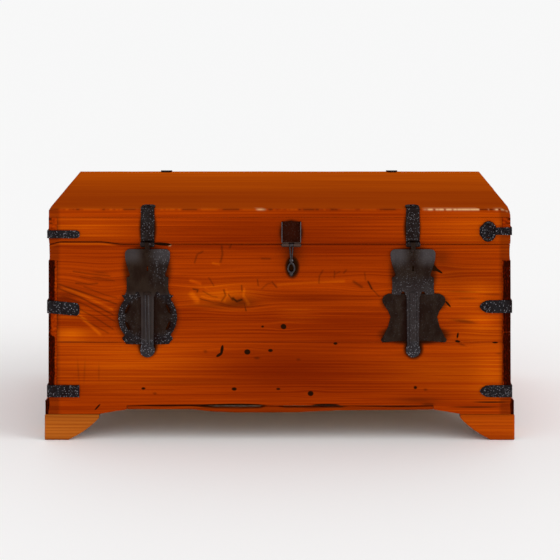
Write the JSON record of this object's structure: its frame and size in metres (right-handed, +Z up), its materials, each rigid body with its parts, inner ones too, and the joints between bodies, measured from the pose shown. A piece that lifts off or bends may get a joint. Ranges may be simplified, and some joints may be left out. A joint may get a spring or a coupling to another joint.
{
  "type": "blanket chest",
  "caption": "Low rectangular pine chest on bracket feet, with a hinged lid, wrought iron corner straps, swinging hasps over lock plates and a small iron drop.",
  "frame": {"origin": "on the floor under the middle of the chest's bounding box", "axes": "+Z up; -Y is the front with the hasps; +X runs along the chest to the viewer's right"},
  "size_m": [1.0914, 0.5729, 0.5496],
  "materials": {
    "pine_front": "orange shellac over knotty pine, glossy",
    "pine_top": "orange shellac, worn to a soft gloss",
    "pine_foot": "thinner shellac, satin",
    "pine_inside": "bare aged pine, matt",
    "black_iron": "hammered black wrought iron, waxed",
    "rusty_iron": "dark red-brown rusted iron",
    "pin_steel": "dark oiled steel"
  },
  "bodies": {
    "carcass": {"back_board_lower": "pine_front", "back_board_upper": "pine_front", "base_board_left": "pine_front", "base_board_right": "pine_front", "corner_strap_base_back_left": "black_iron", "corner_strap_base_back_right": "black_iron", "corner_strap_base_front_left": "black_iron", "corner_strap_base_front_right": "black_iron", "corner_strap_middle_back_left": "black_iron", "corner_strap_middle_back_right": "black_iron", "corner_strap_middle_front_left": "black_iron", "corner_strap_middle_front_right": "black_iron", "floor_board_back": "pine_inside", "floor_board_front": "pine_inside", "foot_back_left": "pine_foot", "foot_back_left_side": "pine_foot", "foot_back_right": "pine_foot", "foot_back_right_side": "pine_foot", "foot_front_left": "pine_foot", "foot_front_left_side": "pine_foot", "foot_front_right": "pine_foot", "foot_front_right_side": "pine_foot", "front_board_lower": "pine_front", "front_board_upper": "pine_front", "front_edge_strip": "pine_front", "hinge_left_body_leaf": "black_iron", "hinge_left_pin": "pin_steel", "hinge_right_body_leaf": "black_iron", "hinge_right_pin": "pin_steel", "lock_plate_left": "black_iron", "lock_plate_right": "black_iron", "side_board_left_lower": "pine_front", "side_board_left_upper": "pine_front", "side_board_right_lower": "pine_front", "side_board_right_upper": "pine_front"},
    "lid": {"corner_strap_lid_back_left": "black_iron", "corner_strap_lid_back_right": "black_iron", "corner_strap_lid_front_left": "black_iron", "corner_strap_lid_front_right": "black_iron", "drop_pin": "pin_steel", "drop_plate": "rusty_iron", "hasp_left_pin": "pin_steel", "hasp_left_strap": "black_iron", "hasp_right_pin": "pin_steel", "hasp_right_strap": "black_iron", "hinge_left_lid_leaf": "black_iron", "hinge_right_lid_leaf": "black_iron", "lid_batten_left": "pine_inside", "lid_batten_right": "pine_inside", "lid_board_back": "pine_top", "lid_board_front": "pine_top", "lid_rail_back": "pine_front", "lid_rail_front": "pine_front", "lid_rail_left": "pine_front", "lid_rail_right": "pine_front"},
    "hasp_left": {"hasp_left": "black_iron"},
    "hasp_right": {"hasp_right": "black_iron"},
    "drop": {"drop": "black_iron"}
  },
  "joints": [
    {"name": "lid_hinge", "type": "hinge", "parent": "carcass", "child": "lid", "pos_m": [0, 0.2798, 0.4636], "axis": [-1, 0, 0], "range_deg": [0, 100]},
    {"name": "hasp_left_hinge", "type": "hinge", "parent": "lid", "child": "hasp_left", "pos_m": [-0.2972, -0.2824, 0.4648], "axis": [-1, 0, 0], "range_deg": [0, 165]},
    {"name": "hasp_right_hinge", "type": "hinge", "parent": "lid", "child": "hasp_right", "pos_m": [0.3002, -0.2824, 0.4648], "axis": [-1, 0, 0], "range_deg": [0, 165]},
    {"name": "drop_hinge", "type": "hinge", "parent": "lid", "child": "drop", "pos_m": [0.0263, -0.2804, 0.4625], "axis": [-1, 0, 0], "range_deg": [0, 165]}
  ]
}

--------------------------------

Exercise instructions: Print out the whole listing exactly as it appears.

Task response:
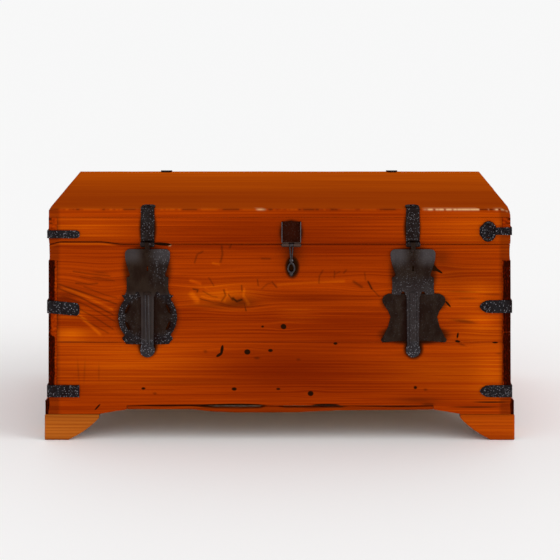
Write the JSON record of this object's structure: its frame and size in metres (right-handed, +Z up), its materials, each rigid body with its parts, inner ones too, and the joints between bodies, measured from the pose shown. A piece that lifts off or bends may get a joint. Ranges may be simplified, and some joints may be left out. A joint may get a spring or a coupling to another joint.
{
  "type": "blanket chest",
  "caption": "Low rectangular pine chest on bracket feet, with a hinged lid, wrought iron corner straps, swinging hasps over lock plates and a small iron drop.",
  "frame": {"origin": "on the floor under the middle of the chest's bounding box", "axes": "+Z up; -Y is the front with the hasps; +X runs along the chest to the viewer's right"},
  "size_m": [1.0914, 0.5729, 0.5496],
  "materials": {
    "pine_front": "orange shellac over knotty pine, glossy",
    "pine_top": "orange shellac, worn to a soft gloss",
    "pine_foot": "thinner shellac, satin",
    "pine_inside": "bare aged pine, matt",
    "black_iron": "hammered black wrought iron, waxed",
    "rusty_iron": "dark red-brown rusted iron",
    "pin_steel": "dark oiled steel"
  },
  "bodies": {
    "carcass": {"back_board_lower": "pine_front", "back_board_upper": "pine_front", "base_board_left": "pine_front", "base_board_right": "pine_front", "corner_strap_base_back_left": "black_iron", "corner_strap_base_back_right": "black_iron", "corner_strap_base_front_left": "black_iron", "corner_strap_base_front_right": "black_iron", "corner_strap_middle_back_left": "black_iron", "corner_strap_middle_back_right": "black_iron", "corner_strap_middle_front_left": "black_iron", "corner_strap_middle_front_right": "black_iron", "floor_board_back": "pine_inside", "floor_board_front": "pine_inside", "foot_back_left": "pine_foot", "foot_back_left_side": "pine_foot", "foot_back_right": "pine_foot", "foot_back_right_side": "pine_foot", "foot_front_left": "pine_foot", "foot_front_left_side": "pine_foot", "foot_front_right": "pine_foot", "foot_front_right_side": "pine_foot", "front_board_lower": "pine_front", "front_board_upper": "pine_front", "front_edge_strip": "pine_front", "hinge_left_body_leaf": "black_iron", "hinge_left_pin": "pin_steel", "hinge_right_body_leaf": "black_iron", "hinge_right_pin": "pin_steel", "lock_plate_left": "black_iron", "lock_plate_right": "black_iron", "side_board_left_lower": "pine_front", "side_board_left_upper": "pine_front", "side_board_right_lower": "pine_front", "side_board_right_upper": "pine_front"},
    "lid": {"corner_strap_lid_back_left": "black_iron", "corner_strap_lid_back_right": "black_iron", "corner_strap_lid_front_left": "black_iron", "corner_strap_lid_front_right": "black_iron", "drop_pin": "pin_steel", "drop_plate": "rusty_iron", "hasp_left_pin": "pin_steel", "hasp_left_strap": "black_iron", "hasp_right_pin": "pin_steel", "hasp_right_strap": "black_iron", "hinge_left_lid_leaf": "black_iron", "hinge_right_lid_leaf": "black_iron", "lid_batten_left": "pine_inside", "lid_batten_right": "pine_inside", "lid_board_back": "pine_top", "lid_board_front": "pine_top", "lid_rail_back": "pine_front", "lid_rail_front": "pine_front", "lid_rail_left": "pine_front", "lid_rail_right": "pine_front"},
    "hasp_left": {"hasp_left": "black_iron"},
    "hasp_right": {"hasp_right": "black_iron"},
    "drop": {"drop": "black_iron"}
  },
  "joints": [
    {"name": "lid_hinge", "type": "hinge", "parent": "carcass", "child": "lid", "pos_m": [0, 0.2798, 0.4636], "axis": [-1, 0, 0], "range_deg": [0, 100]},
    {"name": "hasp_left_hinge", "type": "hinge", "parent": "lid", "child": "hasp_left", "pos_m": [-0.2972, -0.2824, 0.4648], "axis": [-1, 0, 0], "range_deg": [0, 165]},
    {"name": "hasp_right_hinge", "type": "hinge", "parent": "lid", "child": "hasp_right", "pos_m": [0.3002, -0.2824, 0.4648], "axis": [-1, 0, 0], "range_deg": [0, 165]},
    {"name": "drop_hinge", "type": "hinge", "parent": "lid", "child": "drop", "pos_m": [0.0263, -0.2804, 0.4625], "axis": [-1, 0, 0], "range_deg": [0, 165]}
  ]
}